The only correlation with teens and crashes are due to the fact teens dominate the road. Teenagers are always going somewhere to do something. Not as many older drivers are going to see a movie on a Tuesday night or get together to study for exams. Obviously the rate of crashes with teenagers will go up because the ratio of teens on the road is so high. Let us say on any given night there are three teen drivers for every car out there. Obviously It is statistically significant that if there was a crash a teen would be involved.

Furthermore, new drivers most likely will not go out and buy a new car from the dealer. Statistics show that second hand owners are more likely to get into a crash than a first hand owner. So the risk factor of a used car is increased.

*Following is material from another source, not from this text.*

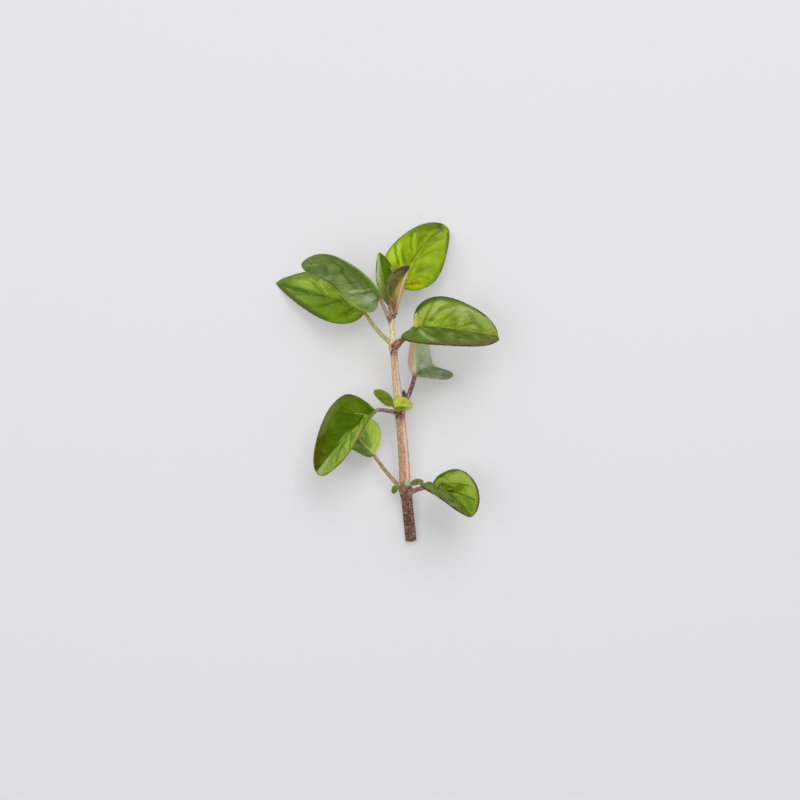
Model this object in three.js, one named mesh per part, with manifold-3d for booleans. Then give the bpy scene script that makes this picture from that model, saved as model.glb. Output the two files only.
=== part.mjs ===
// An oregano sprig, cut below its lowest pair of leaves and laid down on a flat surface.
//
// One square stem carries four pairs of leaves, a folded pair at its tip, and small side shoots
// in the angles above the two lower pairs. Each pair stands a quarter turn from the pair below
// it, so with the sprig lying down one leaf of every pair slopes down and the other rises.
// The sprig rests on its cut end and on the undersides of the leaves that slope down.
//
// Millimetres. +Y runs along the stem towards the tip, +Z is up, and z = 0 is the surface.
import * as THREE from "three";
import { mergeVertices } from "three/addons/utils/BufferGeometryUtils.js";
import Module from "manifold-3d";

const wasm = await Module();
wasm.setup();

// ---- Driving dimensions ----------------------------------------------------------------------

const BLADE_THICKNESS = 0.6;
const SEAT_GAP = 0.25; // between a leaf's stalk and the stem that carries it
const VEIN_PAIRS = 4; // side veins on each half of a full leaf
const VEIN_SLANT = 0.16; // how far a side vein runs forward before it meets the margin
const VEIN_CURVE = 1.2; // 1 is straight, and more leaves the midrib more squarely
const ROWS_PER_VEIN = 3;
const RIB_VALLEY = 1.2; // how far from the midrib the blade's thickness still leans towards it
const KEEL_END = 0.86; // where the midrib's keel fades out, as a share of the blade's length
const KEEL_TIP = 0.14; // the keel's radius there
const KEEL_SINK = 0.2; // how far the keel's axis hangs below the middle of the blade
const STALK_SIDES = 6;
const SLIVER = 0.01; // faces that stand out less than this are merged into their neighbours
const STEM_SIDES = 12;
const STEM_SQUARENESS = 3.4; // 2 would be round, and more is squarer

// A full leaf is drawn finely. A small one, narrower than this half width, has one pair of side
// veins, less relief and fewer faces.
const SMALL_LEAF = 4;
const FULL = { veins: VEIN_PAIRS, relief: 0.3, stops: [0, 0.25, 0.5, 0.78, 1], stalk: 8, keel: 9 };
const SMALL = { veins: 1, relief: 0.12, stops: [0, 0.6, 1], stalk: 4, keel: 4 };

// The stem's centre line from the cut end to the tip, with the half width of its flat sides.
const STEM_STATIONS = [
  { name: "cut end", at: [4.6, -31.8, 0.8], half: 0.96 },
  { name: "below pair 1", at: [3.8, -24.0, 2.3], half: 0.96 },
  { name: "pair 1", at: [3.5, -21.6, 2.7], half: 0.98 },
  { name: "between pairs 1 and 2", at: [3.0, -13.0, 4.5], half: 0.88 },
  { name: "pair 2", at: [2.3, -5.8, 6.2], half: 0.8 },
  { name: "between pairs 2 and 3", at: [1.7, -0.4, 7.4], half: 0.68 },
  { name: "pair 3", at: [1.1, 6.6, 8.7], half: 0.56 },
  { name: "between pairs 3 and 4", at: [0.9, 9.4, 9.2], half: 0.44 },
  { name: "pair 4", at: [0.75, 11.8, 9.7], half: 0.4 },
  { name: "tip", at: [0.85, 14.2, 10.2], half: 0.2 },
];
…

Lastly, if we increase the age, college students will be the first to get their license. With minimal time to take drivers education due to a busy college schedule, their minds will not be fully invested in driving. This could lead to an increase in accidents as a whole. Yes, you solve the teen problem, but now you put the same problem on an older group of participants.

Crashes are an unfortunate formality of driving and a consequence we can not simply vanquish. Maintain the driving age, and trust that drivers of all ages will make their best efforts to be safe.